Windows/ Poor insulation

Old windows and poor insulation let cold air creep into your house. Installing energy-efficient windows, filling in wall and doorframe cracks, and insulating thin walls help keep the warm air in and the cold out. These changes may cost a pretty penny upfront, but save energy and major cash in the long run. These fixes are a long-term investment in personal comfort, help to lower energy bills and add to resale value of your home.

Water Heaters

Outdated water heaters use more energy and tend to break more often than newer models. If replacing an old bulky heater, consider switching to an instant or tankless system, as they only heat water when needed and add to the resale value of the house.

The Thermostat

The U.S. Department of Energy recommends setting the thermostat to 68 degrees Fahrenheit when awake and lower when sleeping or away from the home. If your thermostat tends to get testy, a smart or programmable thermostat might be worth considering.

Fireplaces

Who doesn’t love to curl up by the fire on a cold winter evening? We get it. And hey, it’s an inexpensive alternative to turning up the thermostat way up.
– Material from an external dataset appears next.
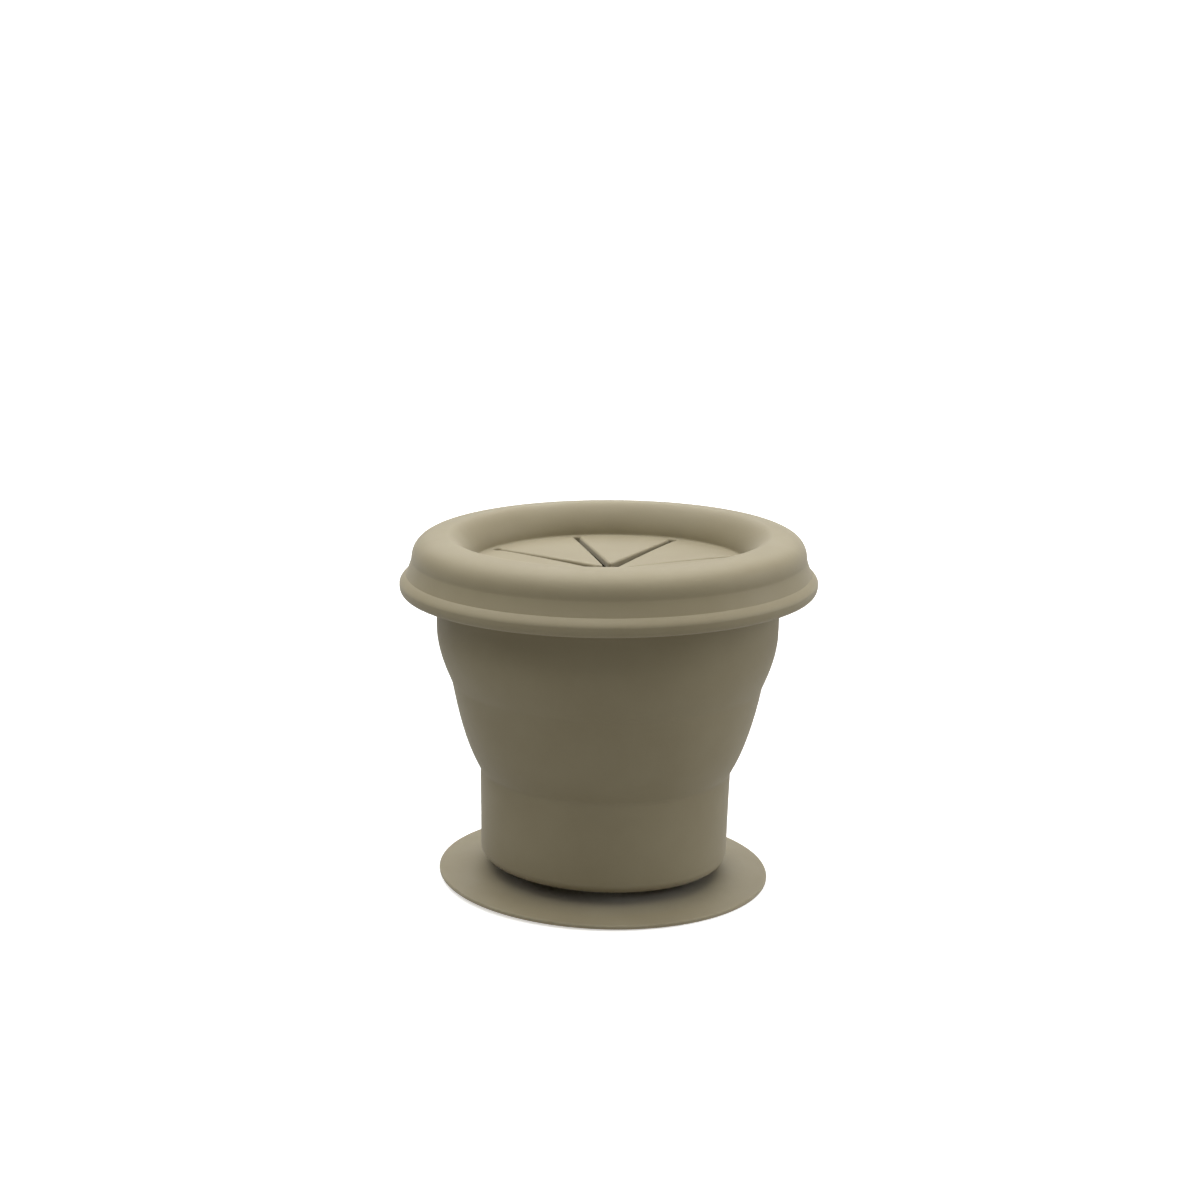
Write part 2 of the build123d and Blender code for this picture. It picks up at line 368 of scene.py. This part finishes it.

But if you keep the fireplace damper open when the fire isn’t running, warm air can escape rapidly through the chimney. And always remember, when using the fireplace, to lower the thermostat and keep heat confined to the room by closing doors.

Electrical Appliances

Saving energy and money can start with a simple switch—literally. Remembering to turn off lights when leaving a room for long periods of time, using timers or motion detection, and unplugging appliances that draw energy even when turned off are easy ways to conserve electricity.